Unless you are Facebook, who keeps everything, there is no need to store it all, just in case at some point in the future someone comes up with a new way of looking at the data in order to extract something super-valuable. For companies with limited resources, it is much better to store only the Smart Data they have put together with their own rules, so it is much more oriented towards the company’s business goals.
Although storage is relatively cheap, keeping data just because we can, is usually not a good strategy. On the other hand, having to think about what really matters to us from all the data we’ve gathered, is a good exercise to examine our goals, and our means to get to them.
Smart Data gets even smarter if smart people decide what “smart” actually means for them and their business.
What about Machine Learning?
Yes, we know. Finding a good Data Scientist is harder than finding the proverbial pink elephant (fortunately we’ve got lots of yellow elephants in the Big Data world). Anyhow, this difficulty is the reason why so many companies resort to Machine Learning (ML) instead. These AI based systems are able to find patterns, trends and the like in huge datasets and, over time, get better and better at it. With a little training they are faster, more accurate and more efficient than humans. In the context of Smart Data, they can be used as “superfilters” on your data, in order to “keep the best and trash the rest“.

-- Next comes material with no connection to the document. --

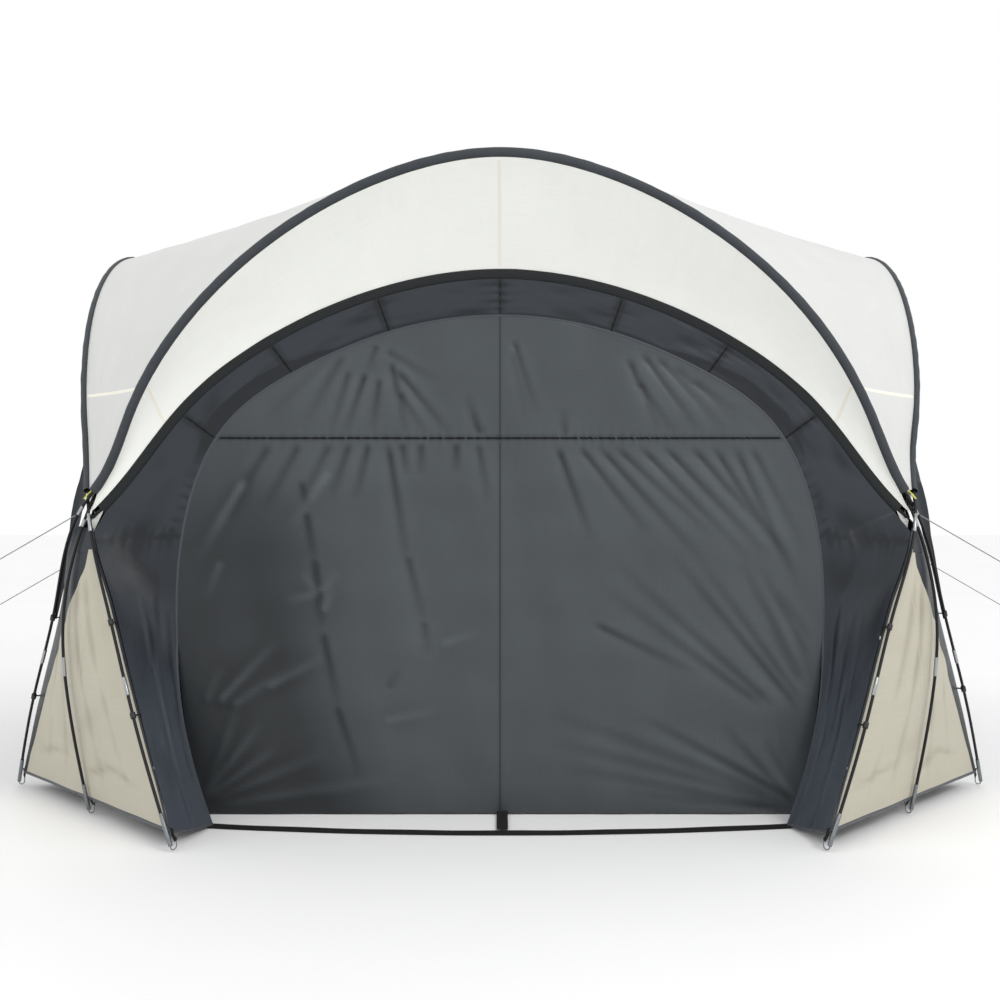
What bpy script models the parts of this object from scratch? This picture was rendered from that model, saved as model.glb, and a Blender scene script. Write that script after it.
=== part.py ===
"""Dome tent for a hot tub: tilted outer arches, crossing diagonal poles, a stretched roof and zipped walls.

The tent has four like sides. Each piece is drawn once, for the front side or the front right corner,
and turned about the tent's middle. X runs to the right, Y to the back and Z up from the ground.
"""

import bpy
import numpy as np
from math import cos, pi, radians, sin, sqrt

# Driving dimensions, in metres
FOOT_OUT = 1.95  # from the middle to the line of the feet, for a tent 3.9 m wide
FOOT_IN = 1.067  # from the middle of a side to its nearer feet
MIDDLE_FOOT = 1.501
NODE_OUT = 1.506  # the corner where the poles cross
NODE_HEIGHT = 1.14
APEX_HEIGHT = 2.535
WALL_OUT = 1.50
ARCH_LEAN = radians(12.8)
POLE_RADIUS = 0.0055
POLE_LIFT = 0.0118  # spacing of crossing poles
FOOT_SLEEVE_RADIUS = 0.0075
FOOT_SLEEVE_LENGTH = 0.11
FOOT_SLEEVE_STEP = 0.0004  # length of the shoulder from the sleeve down to the pole
SLEEVE_HALF_WIDTH = 0.018
SLEEVE_HALF_THICKNESS = 0.008
SLEEVE_BORE = 0.0061
INNER_HALF_THICKNESS = 0.0065
FABRIC = 0.003
SEAM = 0.0006  # clear gap between pieces that are sewn or zipped together
WELD = 0.00002
BEHIND_POLE = 0.0108  # from a leg's middle line in to the cloth behind it
SEAM_SHIFT = 0.0017  # sideways, from a leg's middle line to the edge of the cloth
LEG_BOW = 0.025
ROOF_SAG = 0.02
TIP_CLEAR = 0.011  # of the roof tips over the crossing poles
STRAP_WIDTH = 0.05
STRAP_THICKNESS = 0.0025
STRAP_BOW = 0.085
STRAP_AHEAD = 0.03  # of a strap's ends before the side panels' feet
ROPE_RADIUS = 0.0025
PEG_RADIUS = 0.008
PEG_HEIGHT = 0.03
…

We don’t have to forget that all things AI related are still mostly work in progress, but with appropriate guidance, the Machine Learning Systems can work following the guidelines, needs and interests of a specific company, to provide only those datasets that are relevant to the problem at hand.
We at Wizzie, for example, are working hard to improve our Enricher and our Correlator to provide a solid foundation to make your data as smart as possible, in order to get the maximum value out of it. Because we know what a big asset company data is.